U.S. Treasury Secretary Steven Mnuchin said Zarif was being sanctioned because he "implements the reckless agenda of Iran's Supreme Leader...(We are) sending a clear message to the Iranian regime that its recent behavior is completely unacceptable."
In repudiating the nuclear deal reached by his predecessor Barack Obama, Trump said he wanted to secure a more far-reaching accord that would not only put stricter limits on Iran's nuclear activity but also curb its ballistic missile program and end its support for armed proxies in Syria, Iraq, Yemen and Lebanon.
Iran has long said its nuclear work is solely for civilian energy and its missiles only for defense and deterrence.
As U.S.-Iranian tensions have spiraled, the security of shipping in the Gulf, through which about a fifth of the world's oil passes, has shot up the international agenda.
Washington has accused Iran of being behind explosions that holed six oil tankers in May and June.
In July, Iran seized a British-flagged tanker in the Strait of Hormuz, the Gulf's outlet to the open seas, in apparent retaliation for Britain's seizure of an Iranian ship accused of violating European sanctions by taking oil to Syria.
Britain on Thursday ruled out a swap of the two tankers. "We are not going to barter: if people or nations have detained UK-flagged illegally then the rule of law and rule of international law must be upheld," Foreign Secretary Dominic Raab said.
In a sign of increasing jitters over security in the Gulf, Royal Dutch Shell said on Thursday it was not taking any British-flagged tankers through the Strait of Hormuz for the time being.
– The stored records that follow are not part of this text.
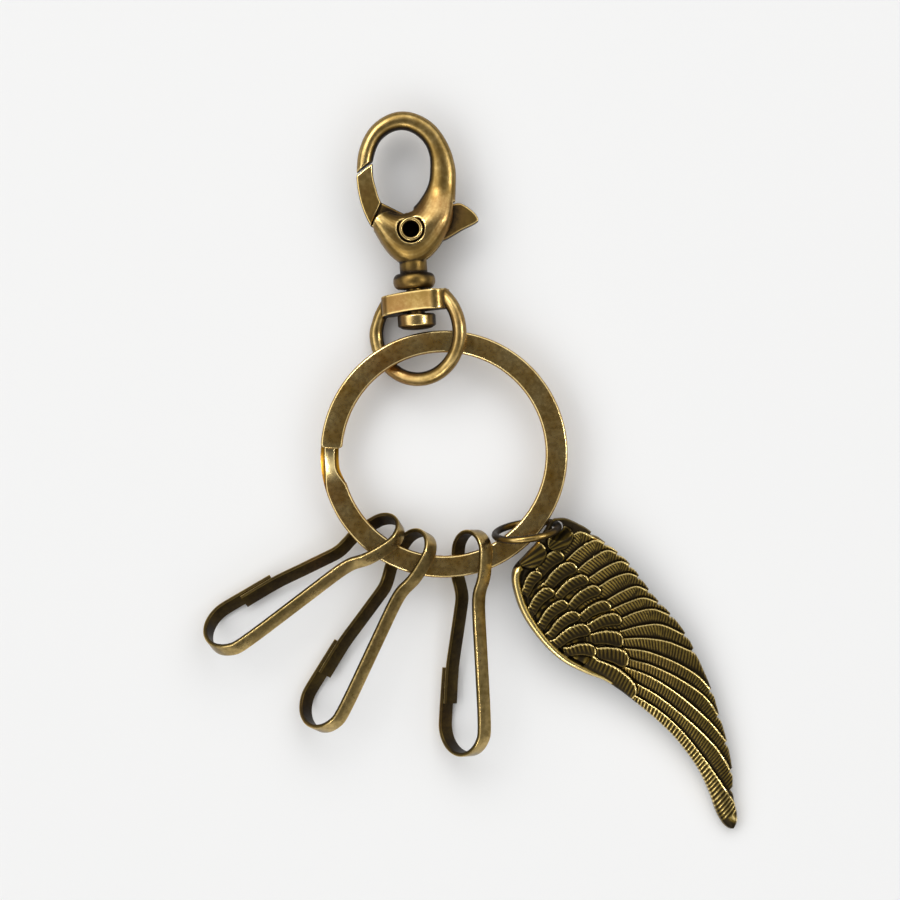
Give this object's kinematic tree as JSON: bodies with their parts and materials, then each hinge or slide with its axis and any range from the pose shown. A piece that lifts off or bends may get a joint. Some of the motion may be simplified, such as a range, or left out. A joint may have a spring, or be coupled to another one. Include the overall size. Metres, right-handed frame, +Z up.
{
  "type": "key holder",
  "caption": "Key holder of antique brass with a swivel snap hook, a flat split ring, sprung strip clips for keys and a wing charm on a jump ring.",
  "frame": {"origin": "centre of the bounding box's bottom face, on the table that the key holder lies on", "axes": "+X to the right and +Y towards the hook's nose as the key holder lies on a table, +Z up out of the table"},
  "size_m": [0.0752, 0.102, 0.0098],
  "materials": {
    "hook_body": "antique brass, dark in the recesses and rubbed bright along the edges",
    "gate_lever": "antique brass, dark in the recesses and rubbed bright along the edges",
    "gate_spring": "dark brass wire",
    "gate_rivet": "antique brass, dark in the recesses and rubbed bright along the edges",
    "swivel_pin": "antique brass, dark in the recesses and rubbed bright along the edges",
    "swivel_eye": "antique brass, dark in the recesses and rubbed bright along the edges",
    "split_ring": "antique brass, dark in the recesses and rubbed bright along the edges",
    "clip_1_frame": "antique brass, dark in the recesses and rubbed bright along the edges",
    "clip_1_tongue": "antique brass, dark in the recesses and rubbed bright along the edges",
    "clip_2_frame": "antique brass, dark in the recesses and rubbed bright along the edges",
    "clip_2_tongue": "antique brass, dark in the recesses and rubbed bright along the edges",
    "clip_3_frame": "antique brass, dark in the recesses and rubbed bright along the edges",
    "clip_3_tongue": "antique brass, dark in the recesses and rubbed bright along the edges",
    "jump_ring": "antique brass, dark in the recesses and rubbed bright along the edges",
    "wing_charm": "antique brass cast in relief, its recesses dark and its ridges rubbed bright"
  },
  "bodies": {
    "split_ring": {"split_ring": "split_ring"},
    "swivel_eye": {"swivel_eye": "swivel_eye"},
    "hook": {"hook_body": "hook_body", "gate_rivet": "gate_rivet", "gate_spring": "gate_spring", "swivel_pin": "swivel_pin"},
    "gate": {"gate_lever": "gate_lever"},
    "clip_1": {"clip_1_frame": "clip_1_frame"},
    "clip_1_tongue": {"clip_1_tongue": "clip_1_tongue"},
    "clip_2": {"clip_2_frame": "clip_2_frame"},
    "clip_2_tongue": {"clip_2_tongue": "clip_2_tongue"},
    "clip_3": {"clip_3_frame": "clip_3_frame"},
    "clip_3_tongue": {"clip_3_tongue": "clip_3_tongue"},
    "jump_ring": {"jump_ring": "jump_ring"},
    "wing_charm": {"wing_charm": "wing_charm"}
  },
  "joints": [
    {"name": "ring_swing", "type": "hinge", "parent": "split_ring", "child": "swivel_eye", "pos_m": [-0.00702, 0.01803, 0.00397], "axis": [0, 0, 1], "range_deg": [-4, 20]},
    {"name": "swivel", "type": "hinge", "parent": "swivel_eye", "child": "hook", "pos_m": [-0.0074, 0.02401, 0.00397], "axis": [-0.0628, 0.998, 0], "continuous": true},
    {"name": "gate_hinge", "type": "hinge", "parent": "hook", "child": "gate", "pos_m": [-0.00804, 0.03417, 0.00397], "axis": [0, 0, -1], "range_deg": [0, 24], "stiffness_Nm_per_rad": 0.02},
    {"name": "clip_1_swing", "type": "hinge", "parent": "split_ring", "child": "clip_1", "pos_m": [-0.01358, -0.00976, 0.00397], "axis": [0, 0, 1], "range_deg": [-4, 8]},
    {"name": "clip_1_tongue_flex", "type": "hinge", "parent": "clip_1", "child": "clip_1_tongue", "pos_m": [-0.01917, -0.01186, 0.00272], "axis": [-0.3856, 0.6215, 0.682], "range_deg": [0, 8], "stiffness_Nm_per_rad": 0.03},
    {"name": "clip_2_swing", "type": "hinge", "parent": "split_ring", "child": "clip_2", "pos_m": [-0.00828, -0.01268, 0.00397], "axis": [0, 0, 1], "range_deg": [-8, 8]},
    {"name": "clip_2_tongue_flex", "type": "hinge", "parent": "clip_2", "child": "clip_2_tongue", "pos_m": [-0.01225, -0.01713, 0.00272], "axis": [-0.6301, 0.3713, 0.682], "range_deg": [0, 8], "stiffness_Nm_per_rad": 0.03},
    {"name": "clip_3_swing", "type": "hinge", "parent": "split_ring", "child": "clip_3", "pos_m": [0.00051, -0.01297, 0.00397], "axis": [0, 0, 1], "range_deg": [-6, 8]},
    {"name": "clip_3_tongue_flex", "type": "hinge", "parent": "clip_3", "child": "clip_3_tongue", "pos_m": [-0.00089, -0.01877, 0.00272], "axis": [-0.7308, 0.0294, 0.682], "range_deg": [0, 8], "stiffness_Nm_per_rad": 0.03},
    {"name": "jump_ring_swing", "type": "hinge", "parent": "split_ring", "child": "jump_ring", "pos_m": [0.00831, -0.00836, 0.00397], "axis": [0, 0, 1], "range_deg": [-6, 2]},
    {"name": "wing_swing", "type": "hinge", "parent": "jump_ring", "child": "wing_charm", "pos_m": [0.01277, -0.00773, 0.00497], "axis": [0, 0, 1], "range_deg": [-4, 12]}
  ]
}
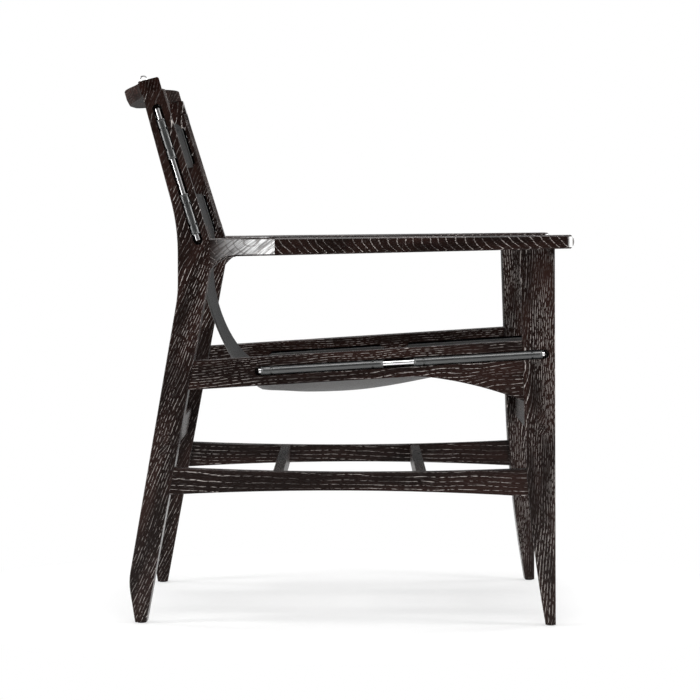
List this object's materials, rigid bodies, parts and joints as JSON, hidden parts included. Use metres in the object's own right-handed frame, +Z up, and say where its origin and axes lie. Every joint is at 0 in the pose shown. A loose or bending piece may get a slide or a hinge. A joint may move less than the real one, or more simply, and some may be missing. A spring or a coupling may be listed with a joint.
{
  "type": "sling leather easy chair",
  "caption": "Low easy chair: splayed dark oak frame with flat arms, and a black leather sheet slung from steel rods as seat and back.",
  "frame": {"origin": "on the floor, under the middle of the chair's bounding box", "axes": "+Z up, the chair faces -Y, +X towards the sitter's left hand"},
  "size_m": [0.7236, 0.742, 0.8837],
  "materials": {
    "limed_oak": "near-black brown stained oak, its open grain filled pale, satin lacquer",
    "black_leather": "thick saddle leather, black with a satin sheen, edges sewn in self colour",
    "polished_steel": "bright polished steel",
    "glide": "black nylon"
  },
  "bodies": {
    "root": {"arm_left": "limed_oak", "arm_right": "limed_oak", "back_rod_left": "polished_steel", "back_rod_right": "polished_steel", "crest_loop_left": "polished_steel", "crest_loop_right": "polished_steel", "crest_rail": "limed_oak", "front_cross_rail": "limed_oak", "front_leg_left": "limed_oak", "front_leg_right": "limed_oak", "glide_front_left": "glide", "glide_front_right": "glide", "glide_rear_left": "glide", "glide_rear_right": "glide", "rear_cross_rail": "limed_oak", "rear_post_left": "limed_oak", "rear_post_right": "limed_oak", "seat_rail_left": "limed_oak", "seat_rail_right": "limed_oak", "seat_rod_left": "polished_steel", "seat_rod_right": "polished_steel", "sling": "black_leather", "stretcher_bar_front": "limed_oak", "stretcher_bar_rear": "limed_oak", "stretcher_left": "limed_oak", "stretcher_right": "limed_oak"}
  },
  "joints": []
}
The U.S. Embassy in Berlin said on Tuesday the United States had asked Germany to join France and Britain in a mission to protect shipping through the strait and "combat Iranian aggression." Germany rejected the request.
On Thursday, Richard Grenell, U.S. ambassador to Germany, urged Berlin to take on a global responsibility to match its economic might. "Germany is the biggest economic power in Europe. This success brings global responsibilities," he said.